Saul Friedländer kitap boyunca kişisellikten kurtulamaz. Bu yüzden Kafka: Utanç ve Suçluluğun Şairi tamamen kişisel yorumlardan oluşur. Kafka'nın eserleri kadar kişiliği ve hayatı da belirsizlik, tutarsızlık ve kararsızlıklarla dolu olduğu için, aslında talihsiz yorumlara gayet açıktır. Bunun en güzel örneği Saul Friedländer'in Kafka'sıdır. Utanç ve Suçluluğun Şairi'nde karşımıza çok değişik, kafamızda şekillendirdiğimiz önceki Kafka imgesini yer yer yıkacak yer yer yenileyecek yer yer de o imgedeki eksikleri giderecek bir Kafka figürü çıkmaktadır. Çünkü Friedländer kritik, çoğu kimsenin girmek istemediği, çoğu kimsenin de önemsemediği konulara balıklama dalar. Hatta kitabını sırf bu konular için yazar. Nedir bunlar? Kafka'nın Yahudiliği, babasıyla sorunu, nişanlısıyla ilişkisi, aşık olduğu kadınlar, dost çevresi, Siyonizme karşı tutumu, cinsel hayatı, fantezileri; Max Brod'un Kafka'nın eserlerine uyguladığı sansür… Friedländer, Kafka'ya karşı oldukça mesafelidir. Oysa ona karşı ilgisinde ikisinin de Yahudi olmasından ileri gelen bir ünsiyet söz konusuydu. Friedländer anlaşılıyor ki kendini Kafka'nın yerine koyma gereği duymamış, dışarıdan yaklaşmayı yeğlemiş. Çoğu zaman ona karşı acımasız, öfkeli yaklaştığı bile söylenebilir. Örneğin Kafka'yı çabuk kategorize eder. Katı yargılarda bulunur. Ondaki sıkıntıları hemen isimlendirir. Yargılarında hata payı bırakmaz. Bunları ispat etmek için de Kafka'nın günlük, mektup ve eserlerini istediği gibi evirir, çevirir, yorumlar. Yeter ki bunlar kendi isimlendirme ve tespitlerine hizmet etsin. Kendi yorumunu bir nevi Kafka'ya dayatır. Diğer taraftan Kafka'nın kalan diğer eserleriyle bir tutarsızlık içine düştüğünü de düşünmez. Ayrıca Kafka'yla ilgili yazılmış biyografi kitaplarından kendi tespitlerine dayanak olacak cümle ve ifadeleri cımbızlar. Bazen kısacık ve daha başka anlamlara da gelebilecek bir ifadeyi uzun uzadıya analiz etmeye çalışır. Friedländer'in Kafka'ya dönük bu soğukluğunu anlamlandırmak güçtür.
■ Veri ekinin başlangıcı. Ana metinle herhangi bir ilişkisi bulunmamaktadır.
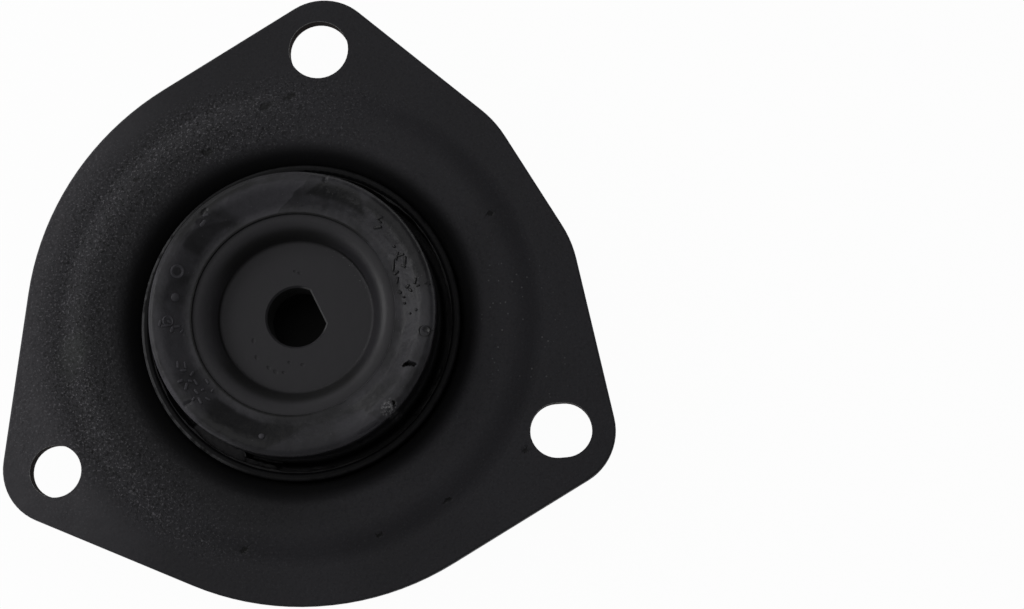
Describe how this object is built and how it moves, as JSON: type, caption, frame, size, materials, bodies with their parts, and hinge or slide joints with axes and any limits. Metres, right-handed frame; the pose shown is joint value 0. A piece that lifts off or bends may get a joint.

Friedländer, Kafka'yı Freud'un terimleriyle anlatır. En büyük sıkıntısı da budur zaten. Psikanalize ait terimler, Kafka'nın kişiliği ve hayatı noktasında cılız kalır. Kitabın sonuna kadar bu soğuklukla hareket eder Friedländer. Kafka'ya özel diyebileceğimiz hiçbir sıkıntı ve durum Utanç ve Suçluluğun Şairi'nde kendine yer bulamaz. Örneğin Friedländer'e göre Kafka'da hayata geçirilmemiş “homoseksüel fanteziler” vardır. Babasıyla kavgası zaten oidipus kompleks ilgilidir. Aslında Kafka sadomazoşistir. Depresyon, bilinçaltı, güdüler… kitap boyunca sık sık başvurulan kavramlardır. Friedländer adeta Freud'un alet edevatını alıp soğukkanlı bir doktor havasında Kafka'yı ameliyat etmeye çalışmıştır. Bu da Kafka'yı bir hasta olarak ele aldığını gösterir. Öyle bir düşüncesi olmasa da yöntemi Kafka'yı hasta durumuna düşürür. Önsözünde belirtmese bile Friedländer, Kafka'nın psikanalitik biyografisini yazmak istemiştir.
Friedländer'in tezleriyle ilgili itirazlarımızı sıralamaya yer kalmadı. Fakat Utanç ve Suçluluğun Şairi'nde acı çeken, yalnız kalan, hassas, ince düşünceli ve dahi olan Kafka imgesinden eser yoktur. Friedländer genel Kafka imgesine dönük bir saldırıya geçmiş gibidir. Kitabı ilginç kılan da bizce bu yönüdür.